==== Provided material

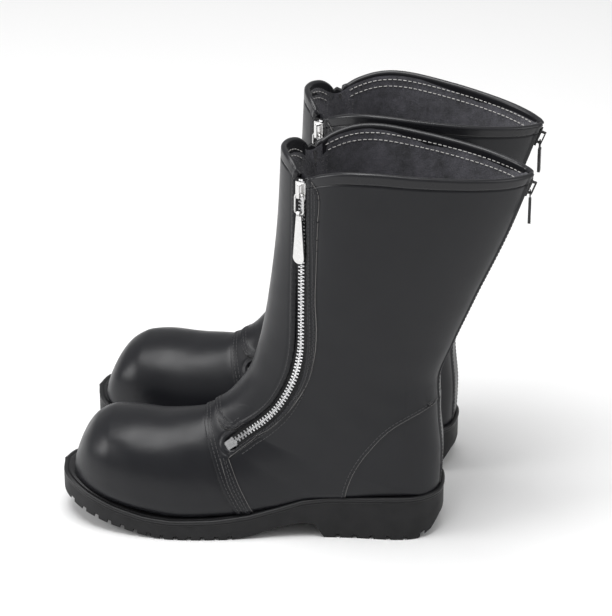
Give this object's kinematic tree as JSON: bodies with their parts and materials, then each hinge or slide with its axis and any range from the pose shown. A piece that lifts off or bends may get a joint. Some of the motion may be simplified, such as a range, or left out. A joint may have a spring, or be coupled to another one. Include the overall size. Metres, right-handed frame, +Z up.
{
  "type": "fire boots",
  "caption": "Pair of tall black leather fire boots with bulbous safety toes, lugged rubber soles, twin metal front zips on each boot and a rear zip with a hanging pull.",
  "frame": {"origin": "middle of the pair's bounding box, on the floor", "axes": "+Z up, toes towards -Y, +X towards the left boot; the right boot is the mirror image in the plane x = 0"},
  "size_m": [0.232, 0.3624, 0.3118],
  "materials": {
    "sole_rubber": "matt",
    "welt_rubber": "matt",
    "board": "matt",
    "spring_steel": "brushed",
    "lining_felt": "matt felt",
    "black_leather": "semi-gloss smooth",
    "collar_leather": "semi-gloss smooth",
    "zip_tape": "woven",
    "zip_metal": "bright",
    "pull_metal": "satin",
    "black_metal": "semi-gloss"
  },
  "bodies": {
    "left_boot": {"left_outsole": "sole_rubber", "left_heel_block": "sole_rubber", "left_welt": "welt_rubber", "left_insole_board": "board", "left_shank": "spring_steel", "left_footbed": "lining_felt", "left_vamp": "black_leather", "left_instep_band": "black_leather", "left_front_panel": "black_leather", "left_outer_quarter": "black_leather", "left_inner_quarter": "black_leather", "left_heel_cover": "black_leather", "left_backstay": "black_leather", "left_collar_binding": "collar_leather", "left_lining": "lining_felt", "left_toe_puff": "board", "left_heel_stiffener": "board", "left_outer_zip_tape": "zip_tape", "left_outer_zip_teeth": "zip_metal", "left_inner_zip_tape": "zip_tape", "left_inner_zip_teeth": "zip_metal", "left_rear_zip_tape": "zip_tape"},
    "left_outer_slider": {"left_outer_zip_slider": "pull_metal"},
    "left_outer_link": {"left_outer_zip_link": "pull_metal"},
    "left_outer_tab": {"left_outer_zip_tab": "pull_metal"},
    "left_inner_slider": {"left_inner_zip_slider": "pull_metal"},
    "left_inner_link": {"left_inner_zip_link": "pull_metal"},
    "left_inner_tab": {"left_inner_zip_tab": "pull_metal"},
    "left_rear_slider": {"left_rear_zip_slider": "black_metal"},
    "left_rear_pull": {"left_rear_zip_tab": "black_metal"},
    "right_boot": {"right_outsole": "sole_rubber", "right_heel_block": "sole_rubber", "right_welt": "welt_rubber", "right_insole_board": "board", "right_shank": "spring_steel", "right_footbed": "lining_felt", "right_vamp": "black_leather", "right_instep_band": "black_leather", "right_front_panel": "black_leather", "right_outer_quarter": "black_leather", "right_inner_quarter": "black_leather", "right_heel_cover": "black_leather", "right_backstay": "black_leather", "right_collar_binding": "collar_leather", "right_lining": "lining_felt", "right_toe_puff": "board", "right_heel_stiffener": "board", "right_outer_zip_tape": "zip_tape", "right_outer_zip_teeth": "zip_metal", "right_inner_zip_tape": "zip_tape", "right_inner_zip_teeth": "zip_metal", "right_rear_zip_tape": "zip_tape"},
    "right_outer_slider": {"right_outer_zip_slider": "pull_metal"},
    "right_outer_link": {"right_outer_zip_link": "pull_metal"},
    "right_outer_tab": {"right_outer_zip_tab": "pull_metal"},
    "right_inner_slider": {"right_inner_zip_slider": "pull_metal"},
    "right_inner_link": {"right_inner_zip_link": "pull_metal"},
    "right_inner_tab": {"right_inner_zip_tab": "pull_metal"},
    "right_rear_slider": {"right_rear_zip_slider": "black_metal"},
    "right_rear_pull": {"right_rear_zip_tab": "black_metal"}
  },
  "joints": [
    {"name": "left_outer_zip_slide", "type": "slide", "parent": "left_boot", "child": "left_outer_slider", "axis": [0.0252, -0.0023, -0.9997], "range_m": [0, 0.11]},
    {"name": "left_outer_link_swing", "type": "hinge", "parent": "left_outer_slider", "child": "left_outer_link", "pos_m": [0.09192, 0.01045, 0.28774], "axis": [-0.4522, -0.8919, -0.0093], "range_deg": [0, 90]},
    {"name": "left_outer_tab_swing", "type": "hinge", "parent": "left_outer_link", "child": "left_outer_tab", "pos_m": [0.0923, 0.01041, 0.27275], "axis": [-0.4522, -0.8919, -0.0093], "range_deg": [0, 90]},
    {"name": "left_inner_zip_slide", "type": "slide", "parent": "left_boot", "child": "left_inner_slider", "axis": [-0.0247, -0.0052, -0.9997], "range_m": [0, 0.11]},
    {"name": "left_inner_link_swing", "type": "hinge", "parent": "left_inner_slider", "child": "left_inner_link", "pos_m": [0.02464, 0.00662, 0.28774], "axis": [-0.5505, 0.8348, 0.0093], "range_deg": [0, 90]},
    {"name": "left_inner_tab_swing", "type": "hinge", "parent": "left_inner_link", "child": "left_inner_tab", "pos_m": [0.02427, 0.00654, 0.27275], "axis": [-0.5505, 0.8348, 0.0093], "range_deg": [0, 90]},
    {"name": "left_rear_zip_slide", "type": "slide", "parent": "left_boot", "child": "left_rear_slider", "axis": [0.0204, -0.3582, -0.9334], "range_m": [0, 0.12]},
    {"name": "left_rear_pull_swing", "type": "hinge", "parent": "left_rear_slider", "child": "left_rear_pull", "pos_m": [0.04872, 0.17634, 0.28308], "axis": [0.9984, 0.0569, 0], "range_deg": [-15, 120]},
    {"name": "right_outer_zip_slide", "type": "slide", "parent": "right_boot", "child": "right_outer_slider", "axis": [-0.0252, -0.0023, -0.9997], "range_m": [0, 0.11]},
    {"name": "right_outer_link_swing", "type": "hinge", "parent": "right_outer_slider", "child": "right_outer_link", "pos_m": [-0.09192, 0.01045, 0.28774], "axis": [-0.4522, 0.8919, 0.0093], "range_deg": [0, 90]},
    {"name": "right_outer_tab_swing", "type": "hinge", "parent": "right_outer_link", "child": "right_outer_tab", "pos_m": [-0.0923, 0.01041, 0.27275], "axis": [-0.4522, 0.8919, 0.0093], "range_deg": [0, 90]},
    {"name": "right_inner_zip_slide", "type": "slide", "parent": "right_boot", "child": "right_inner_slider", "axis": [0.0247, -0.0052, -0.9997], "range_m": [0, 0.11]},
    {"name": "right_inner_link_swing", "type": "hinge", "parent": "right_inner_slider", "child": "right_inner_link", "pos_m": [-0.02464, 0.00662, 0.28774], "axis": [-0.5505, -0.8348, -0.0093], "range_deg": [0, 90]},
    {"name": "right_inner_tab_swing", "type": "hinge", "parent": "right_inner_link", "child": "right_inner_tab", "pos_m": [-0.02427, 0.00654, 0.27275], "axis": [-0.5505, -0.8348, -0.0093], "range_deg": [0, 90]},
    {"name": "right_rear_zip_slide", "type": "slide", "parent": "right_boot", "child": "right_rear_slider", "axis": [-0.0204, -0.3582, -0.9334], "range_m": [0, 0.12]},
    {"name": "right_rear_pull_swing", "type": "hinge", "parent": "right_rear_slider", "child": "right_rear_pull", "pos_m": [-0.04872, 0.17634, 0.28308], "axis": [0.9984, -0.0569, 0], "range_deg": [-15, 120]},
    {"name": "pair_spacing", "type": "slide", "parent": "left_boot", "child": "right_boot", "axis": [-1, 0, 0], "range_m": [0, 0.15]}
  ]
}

========

_Exercise objective_
Write the complete data out, exactly as above.

_Task solution_
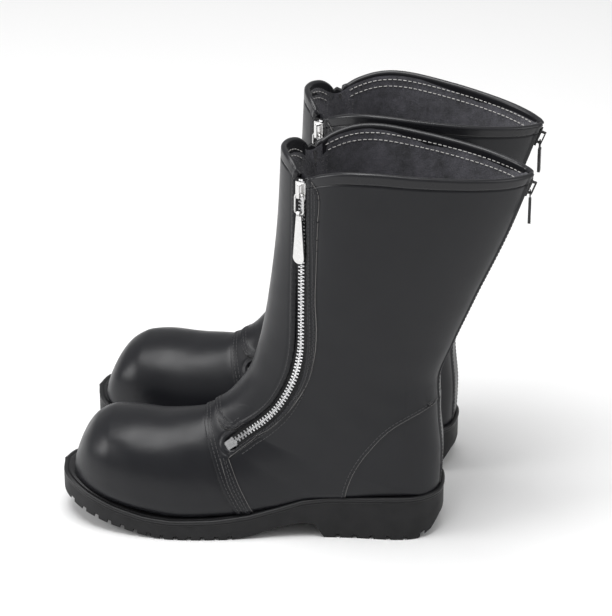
Give this object's kinematic tree as JSON: bodies with their parts and materials, then each hinge or slide with its axis and any range from the pose shown. A piece that lifts off or bends may get a joint. Some of the motion may be simplified, such as a range, or left out. A joint may have a spring, or be coupled to another one. Include the overall size. Metres, right-handed frame, +Z up.
{
  "type": "fire boots",
  "caption": "Pair of tall black leather fire boots with bulbous safety toes, lugged rubber soles, twin metal front zips on each boot and a rear zip with a hanging pull.",
  "frame": {"origin": "middle of the pair's bounding box, on the floor", "axes": "+Z up, toes towards -Y, +X towards the left boot; the right boot is the mirror image in the plane x = 0"},
  "size_m": [0.232, 0.3624, 0.3118],
  "materials": {
    "sole_rubber": "matt",
    "welt_rubber": "matt",
    "board": "matt",
    "spring_steel": "brushed",
    "lining_felt": "matt felt",
    "black_leather": "semi-gloss smooth",
    "collar_leather": "semi-gloss smooth",
    "zip_tape": "woven",
    "zip_metal": "bright",
    "pull_metal": "satin",
    "black_metal": "semi-gloss"
  },
  "bodies": {
    "left_boot": {"left_outsole": "sole_rubber", "left_heel_block": "sole_rubber", "left_welt": "welt_rubber", "left_insole_board": "board", "left_shank": "spring_steel", "left_footbed": "lining_felt", "left_vamp": "black_leather", "left_instep_band": "black_leather", "left_front_panel": "black_leather", "left_outer_quarter": "black_leather", "left_inner_quarter": "black_leather", "left_heel_cover": "black_leather", "left_backstay": "black_leather", "left_collar_binding": "collar_leather", "left_lining": "lining_felt", "left_toe_puff": "board", "left_heel_stiffener": "board", "left_outer_zip_tape": "zip_tape", "left_outer_zip_teeth": "zip_metal", "left_inner_zip_tape": "zip_tape", "left_inner_zip_teeth": "zip_metal", "left_rear_zip_tape": "zip_tape"},
    "left_outer_slider": {"left_outer_zip_slider": "pull_metal"},
    "left_outer_link": {"left_outer_zip_link": "pull_metal"},
    "left_outer_tab": {"left_outer_zip_tab": "pull_metal"},
    "left_inner_slider": {"left_inner_zip_slider": "pull_metal"},
    "left_inner_link": {"left_inner_zip_link": "pull_metal"},
    "left_inner_tab": {"left_inner_zip_tab": "pull_metal"},
    "left_rear_slider": {"left_rear_zip_slider": "black_metal"},
    "left_rear_pull": {"left_rear_zip_tab": "black_metal"},
    "right_boot": {"right_outsole": "sole_rubber", "right_heel_block": "sole_rubber", "right_welt": "welt_rubber", "right_insole_board": "board", "right_shank": "spring_steel", "right_footbed": "lining_felt", "right_vamp": "black_leather", "right_instep_band": "black_leather", "right_front_panel": "black_leather", "right_outer_quarter": "black_leather", "right_inner_quarter": "black_leather", "right_heel_cover": "black_leather", "right_backstay": "black_leather", "right_collar_binding": "collar_leather", "right_lining": "lining_felt", "right_toe_puff": "board", "right_heel_stiffener": "board", "right_outer_zip_tape": "zip_tape", "right_outer_zip_teeth": "zip_metal", "right_inner_zip_tape": "zip_tape", "right_inner_zip_teeth": "zip_metal", "right_rear_zip_tape": "zip_tape"},
    "right_outer_slider": {"right_outer_zip_slider": "pull_metal"},
    "right_outer_link": {"right_outer_zip_link": "pull_metal"},
    "right_outer_tab": {"right_outer_zip_tab": "pull_metal"},
    "right_inner_slider": {"right_inner_zip_slider": "pull_metal"},
    "right_inner_link": {"right_inner_zip_link": "pull_metal"},
    "right_inner_tab": {"right_inner_zip_tab": "pull_metal"},
    "right_rear_slider": {"right_rear_zip_slider": "black_metal"},
    "right_rear_pull": {"right_rear_zip_tab": "black_metal"}
  },
  "joints": [
    {"name": "left_outer_zip_slide", "type": "slide", "parent": "left_boot", "child": "left_outer_slider", "axis": [0.0252, -0.0023, -0.9997], "range_m": [0, 0.11]},
    {"name": "left_outer_link_swing", "type": "hinge", "parent": "left_outer_slider", "child": "left_outer_link", "pos_m": [0.09192, 0.01045, 0.28774], "axis": [-0.4522, -0.8919, -0.0093], "range_deg": [0, 90]},
    {"name": "left_outer_tab_swing", "type": "hinge", "parent": "left_outer_link", "child": "left_outer_tab", "pos_m": [0.0923, 0.01041, 0.27275], "axis": [-0.4522, -0.8919, -0.0093], "range_deg": [0, 90]},
    {"name": "left_inner_zip_slide", "type": "slide", "parent": "left_boot", "child": "left_inner_slider", "axis": [-0.0247, -0.0052, -0.9997], "range_m": [0, 0.11]},
    {"name": "left_inner_link_swing", "type": "hinge", "parent": "left_inner_slider", "child": "left_inner_link", "pos_m": [0.02464, 0.00662, 0.28774], "axis": [-0.5505, 0.8348, 0.0093], "range_deg": [0, 90]},
    {"name": "left_inner_tab_swing", "type": "hinge", "parent": "left_inner_link", "child": "left_inner_tab", "pos_m": [0.02427, 0.00654, 0.27275], "axis": [-0.5505, 0.8348, 0.0093], "range_deg": [0, 90]},
    {"name": "left_rear_zip_slide", "type": "slide", "parent": "left_boot", "child": "left_rear_slider", "axis": [0.0204, -0.3582, -0.9334], "range_m": [0, 0.12]},
    {"name": "left_rear_pull_swing", "type": "hinge", "parent": "left_rear_slider", "child": "left_rear_pull", "pos_m": [0.04872, 0.17634, 0.28308], "axis": [0.9984, 0.0569, 0], "range_deg": [-15, 120]},
    {"name": "right_outer_zip_slide", "type": "slide", "parent": "right_boot", "child": "right_outer_slider", "axis": [-0.0252, -0.0023, -0.9997], "range_m": [0, 0.11]},
    {"name": "right_outer_link_swing", "type": "hinge", "parent": "right_outer_slider", "child": "right_outer_link", "pos_m": [-0.09192, 0.01045, 0.28774], "axis": [-0.4522, 0.8919, 0.0093], "range_deg": [0, 90]},
    {"name": "right_outer_tab_swing", "type": "hinge", "parent": "right_outer_link", "child": "right_outer_tab", "pos_m": [-0.0923, 0.01041, 0.27275], "axis": [-0.4522, 0.8919, 0.0093], "range_deg": [0, 90]},
    {"name": "right_inner_zip_slide", "type": "slide", "parent": "right_boot", "child": "right_inner_slider", "axis": [0.0247, -0.0052, -0.9997], "range_m": [0, 0.11]},
    {"name": "right_inner_link_swing", "type": "hinge", "parent": "right_inner_slider", "child": "right_inner_link", "pos_m": [-0.02464, 0.00662, 0.28774], "axis": [-0.5505, -0.8348, -0.0093], "range_deg": [0, 90]},
    {"name": "right_inner_tab_swing", "type": "hinge", "parent": "right_inner_link", "child": "right_inner_tab", "pos_m": [-0.02427, 0.00654, 0.27275], "axis": [-0.5505, -0.8348, -0.0093], "range_deg": [0, 90]},
    {"name": "right_rear_zip_slide", "type": "slide", "parent": "right_boot", "child": "right_rear_slider", "axis": [-0.0204, -0.3582, -0.9334], "range_m": [0, 0.12]},
    {"name": "right_rear_pull_swing", "type": "hinge", "parent": "right_rear_slider", "child": "right_rear_pull", "pos_m": [-0.04872, 0.17634, 0.28308], "axis": [0.9984, -0.0569, 0], "range_deg": [-15, 120]},
    {"name": "pair_spacing", "type": "slide", "parent": "left_boot", "child": "right_boot", "axis": [-1, 0, 0], "range_m": [0, 0.15]}
  ]
}